Now here’s the part that matters for Kite. A lot of projects will talk about “agents” because it’s the narrative of the year. Fewer projects choose to live in the unsexy layer where the real bottleneck sits: settlement and permissions. Kite is explicitly building around agentic payments and positioning itself as infrastructure compatible with x402, with features like cryptographic identity, native stablecoin payments (USDC), verifiable delegation (proof of payment authority), and x402-compatible agent-to-agent intents and verifiable message passing.
So when Coinbase Ventures invested into Kite, it didn’t read like a random “AI + crypto” bet.

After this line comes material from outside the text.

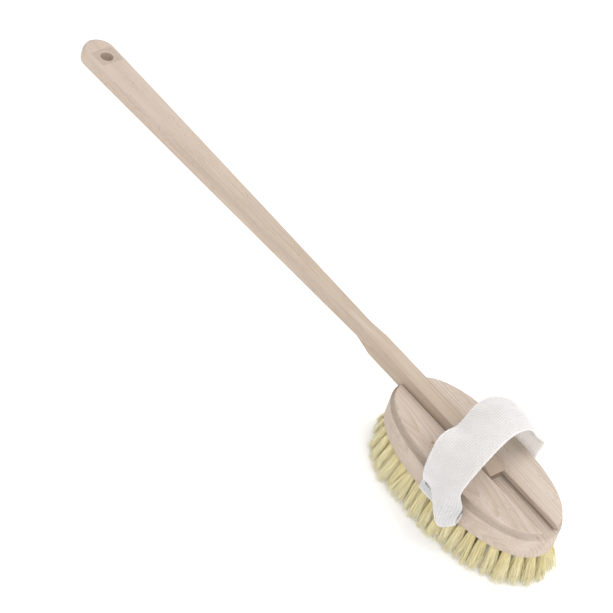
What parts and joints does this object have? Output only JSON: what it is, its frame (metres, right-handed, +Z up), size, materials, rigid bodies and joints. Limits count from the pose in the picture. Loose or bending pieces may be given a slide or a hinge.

Kite publicly framed that investment as a move to advance agentic payments with the x402 protocol. In other words, not just funding a chain, but pushing toward a payment standard that fits how agents actually operate.
The reason this matters is distribution and alignment. A standard only becomes real when developers use it. Coinbase has been publishing documentation and launch materials explaining x402, how HTTP 402 is activated in x402, and how clients can be informed that payment is required along with structured payment details necessary to complete payment programmatically. And Coinbase’s developer documentation also describes x402 payments as working directly over HTTP, specifically to avoid the usual friction of accounts and complex flows. That’s not marketing fluff—it’s the kind of documentation that makes developer adoption easier.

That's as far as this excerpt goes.